Peter Lanza, an executive with GE Energy Financial Services, had initially seen his youngest son weekly after he separated from his wife in 2001, said the family acquaintance, who spoke on condition of anonymity because he did not want to be drawn publicly into the investigation.

But Adam Lanza began refusing to see his father and his brother, 24-year-old Ryan Lanza, at about the same time that his father began seeing another woman in the year after the Lanzas’ divorce became final in 2009, he said.

Peter Lanza eventually married the woman, Shelley Cudiner, an employee at the library at the University of Connecticut, and moved into her home in Stamford, Conn.

“Ryan and his dad both had not seen Adam since 2010,” the family acquaintance said. “It was around the time that his relationship with Shelley had become more serious. He reached out to his son, both directly and through his mother, but to no avail.”

Adam Lanza’s last known school enrollment was a series of classes at Western Connecticut State University, the last of which he completed in 2009, and there, too, few can recall him.

A student in his German class, Dot Stasny, said she remembered Lanza attending class regularly before dropping out toward the end, missing only two classes when he was sick.


His mother came in to pick up his assignments for that week, Stasny said in an email.

“I sat two seats away (with an empty chair between us) and noticed when he wasn’t there, simply because I talked to him fairly regularly and liked him; he was a nice kid,” the email said.

Sandeep Kapur, 41, a project manager and father of two who has lived two doors down from Nancy and Adam Lanza for the last three years, said he had seen them on the street but did not know them. He had not heard any arguments recently, no raised voices or loud noises, even Friday morning when police say Lanza shot his mother.

“The house is barely 200 feet away, and I never heard anything,” Kapur said. “If something was happening, it was obviously behind closed doors.”

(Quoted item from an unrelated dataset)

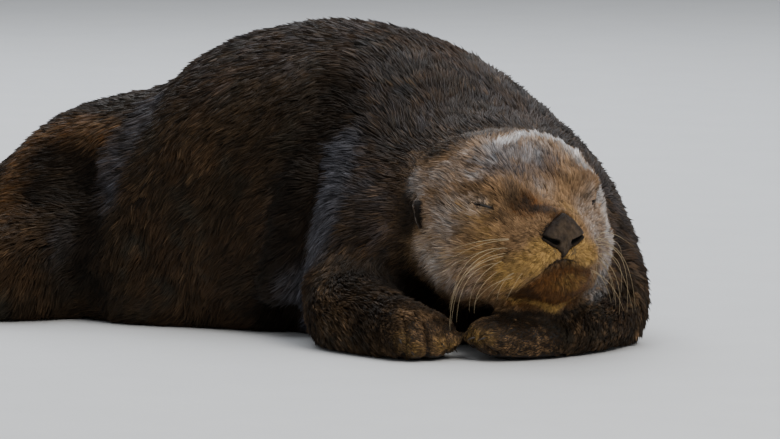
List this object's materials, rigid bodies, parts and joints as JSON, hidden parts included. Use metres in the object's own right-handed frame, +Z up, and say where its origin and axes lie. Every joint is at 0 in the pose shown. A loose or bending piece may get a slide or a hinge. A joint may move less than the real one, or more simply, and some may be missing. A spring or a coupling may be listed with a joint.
{
  "type": "sea otter",
  "caption": "Still life-size sea otter lying on its belly, body curled to its right, chin lowered over folded forepaws, eyes and mouth closed.",
  "frame": {"origin": "on the floor, under the middle of the model's box", "axes": "+X from the tail towards the head, +Y to the far side of the back, +Z up; the floor is Z = 0"},
  "size_m": [0.9586, 0.4382, 0.274],
  "materials": {
    "body_fur": "dense dark brown coat, soft sheen on the guard hairs",
    "head_fur": "short pale buff and cream coat",
    "paw_fur": "very short brown coat",
    "nose_skin": "bare grained skin, slightly moist",
    "eye": "dark and wet",
    "claw": "dark horn",
    "whisker": "stiff straw-coloured bristle"
  },
  "bodies": {
    "root": {"head": "head_fur", "ear_right": "paw_fur", "ear_left": "paw_fur", "eye_right": "eye", "eye_left": "eye", "nose": "nose_skin", "neck": "body_fur", "trunk_front": "body_fur", "trunk_middle": "body_fur", "trunk_rear": "body_fur", "tail": "body_fur", "foreleg_right": "body_fur", "foreleg_left": "body_fur", "forepaw_right": "paw_fur", "forepaw_left": "paw_fur", "hindleg_right": "body_fur", "hindleg_left": "body_fur", "hindfoot_right": "paw_fur", "hindfoot_left": "paw_fur"}
  },
  "joints": []
}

The question of why Lanza targeted 20 young schoolchildren among his victims has traumatized this small, otherwise idyllic town, which was struggling Tuesday to return to a normal school schedule even as families were still burying their dead.

A school bus trundled through town toward an elementary school, its young passengers pressing their noses against the windows and peering at the unusual procession passing in the opposite direction: police cars with lights flashing, followed by a hearse carrying a small casket, and a limousine with a sobbing woman in the back seat.

All schools but Sandy Hook reopened, but with police guarding entrances, nervous parents wondering how they would make it through the day until their children came home, and funeral processions winding along streets marked with memorials. Sandy Hook’s students were to resume classes elsewhere after winter break.

There were 26 tiny Christmas trees for each of the 20 first-graders and six adults killed at Sandy Hook. On hillsides overlooking busy streets, people had planted 26 tiny flags, and 20 little white angels. Handmade signs paid tribute to the slain, including one on a white sheet that flapped near a major intersection and read: “There is no foot so tiny that it cannot leave an imprint on this world.”

Three more funerals, wakes or other services were held in Newtown for three of the children, and a service was planned in Stratford for one of the slain teachers, Victoria Soto.

As Newtown’s children headed to class, other children came from afar to pay their respects to the dead. They included 9-year-old Charlotte Rosiak and her 5-year-old sister, Katie, who woke their parents up early with an unusual request for how the Downey, Calif., family should spend its last day of vacation in New York City.

“They ... said ‘let’s go up there and write something and say a prayer,’” said their father, Richard Rosiak, who drove 90 minutes from their midtown Manhattan hotel.

“When you start talking about little caskets, it really just hits you,” said Rosiak, as he stood outside the St. Rose of Lima Catholic Church where 6-year-old James Mattioli was being eulogized.

Angela Bergen drove up from Elizabeth, N.J., with her 13-year-old son, Jack, and stood outside the church.

“I wanted my son to come here. I wanted him to understand the gravity of the situation,” she said, explaining her decision to have Jack skip classes for the day. As for herself, Bergen said she hoped to go inside the church and “just sit quietly in the back. I want to pray. I want to cry.”

But she would have to wait to get inside. No sooner had the service for James ended, and the long procession filed out of the parking lot, than another hearse headed down the hill toward the church, carrying the body of another 6-year-old, Jessica Adrienne Rekos.